Top Ten North America Price Jumps

40% and Over Club USA

  1. Detroit, MI: 97% *
  2. San Francisco, CA: 69% *
  3. Seattle, WA: 66% *
  4. San Jose, CA: 58%
  5. Sacramento, CA: 56%
  6. Nashville, TN: 55%
  7. Bronx, NY: 54% **
  8. Columbus, OH: 53%
  9. Queens, NY: 52% **
  10. Brooklyn, NY: 52% **
  11. Fort Worth, TX: 52%
  12. Denver, CO: 50% *
  13. Las Vegas, NV: 48% *
  14. Milwaukee, WI: 48%
  15. Jacksonville, FL: 46%
  16. Portland, OR: 46% *
  17. Philadelphia, PA: 45%
  18. Boston, MA: 44% *
  19. Phoenix, AZ: 43% *
  20. Los Angeles, CA: 43% *
  21. Indianapolis, IN: 42% *
  22. Staten Island, NY: 41% **
  23. Charlotte, NC, 40% *

* Denotes member of Case-Shiller Top 20 Metro Areas by size, not price.

** Part of New York City which is in the Case-Shiller top 20.

12 cities in the above list (grouping the NY Burroughs as 1), are in the 40% or greater price appreciation group.

Case Shiller Top 20 Metro Areas

Atlanta, Boston, Charlotte, Chicago, Cleveland, Dallas, Denver, Detroit, Las Vegas, Los Angeles, Miami, Minneapolis, New York, Phoenix, Portland, San Diego, San Francisco, Seattle, Tampa and Washington, D.C.
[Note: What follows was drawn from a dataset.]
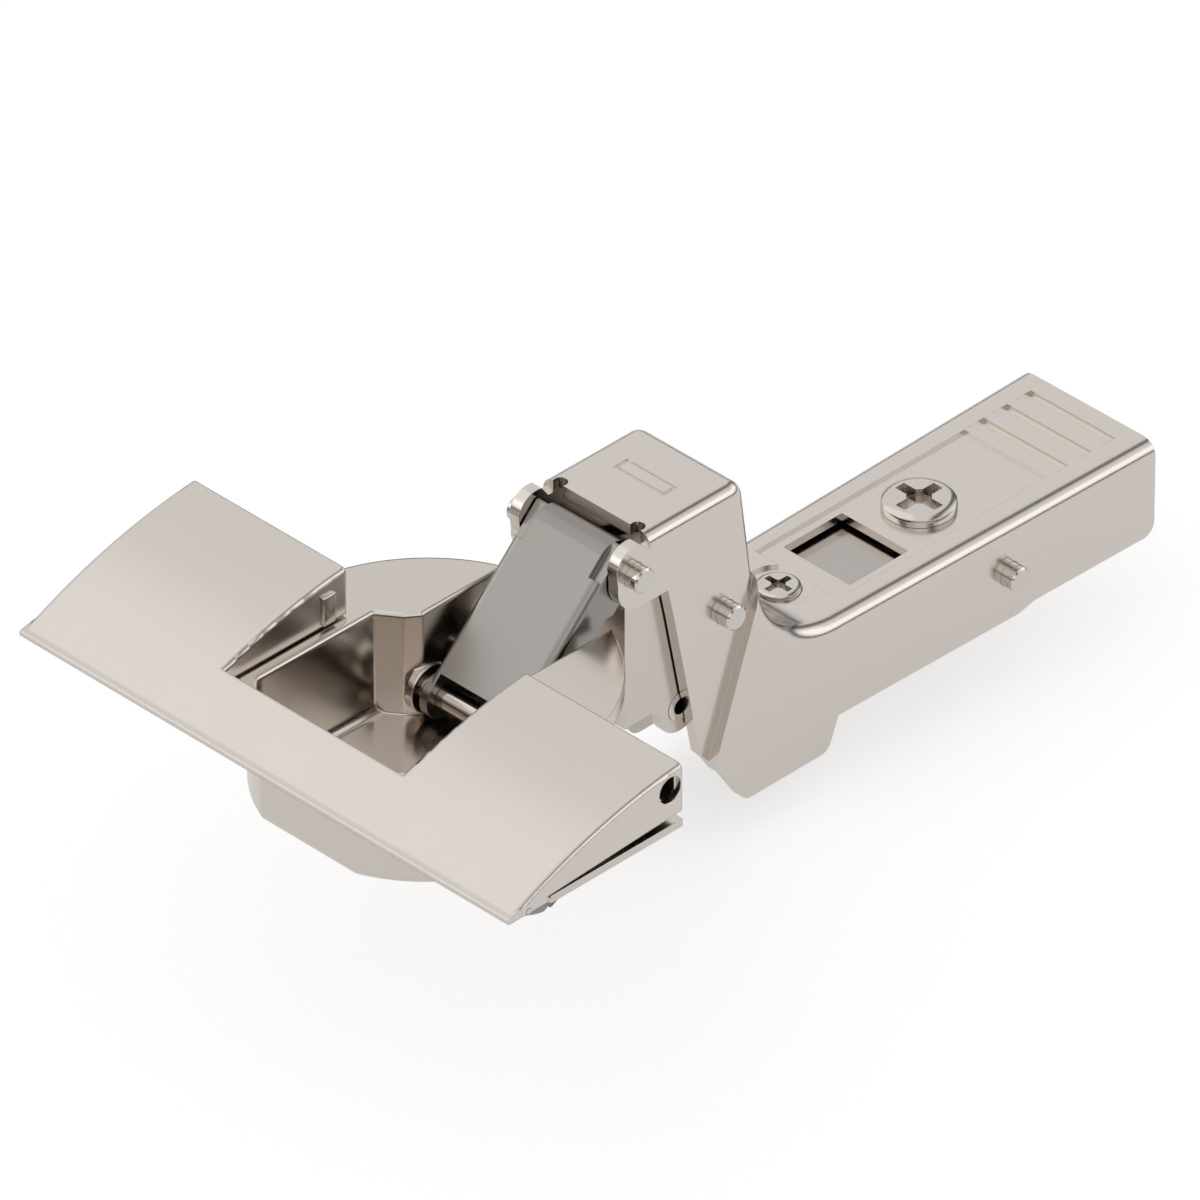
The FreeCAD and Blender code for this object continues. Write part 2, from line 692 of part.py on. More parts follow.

Case Shiller Top 20 Price Index

Methodology

Unlike Case-Shiller, Point2Homes factors in both new and existing home prices. Case-Shiller only looks at resales.

Sticker Shock

I will ask Point2Homes for an analysis of the Case-Shiller top 20 metro area from the March 2012 bottom to now, grouping NYC as a single entity.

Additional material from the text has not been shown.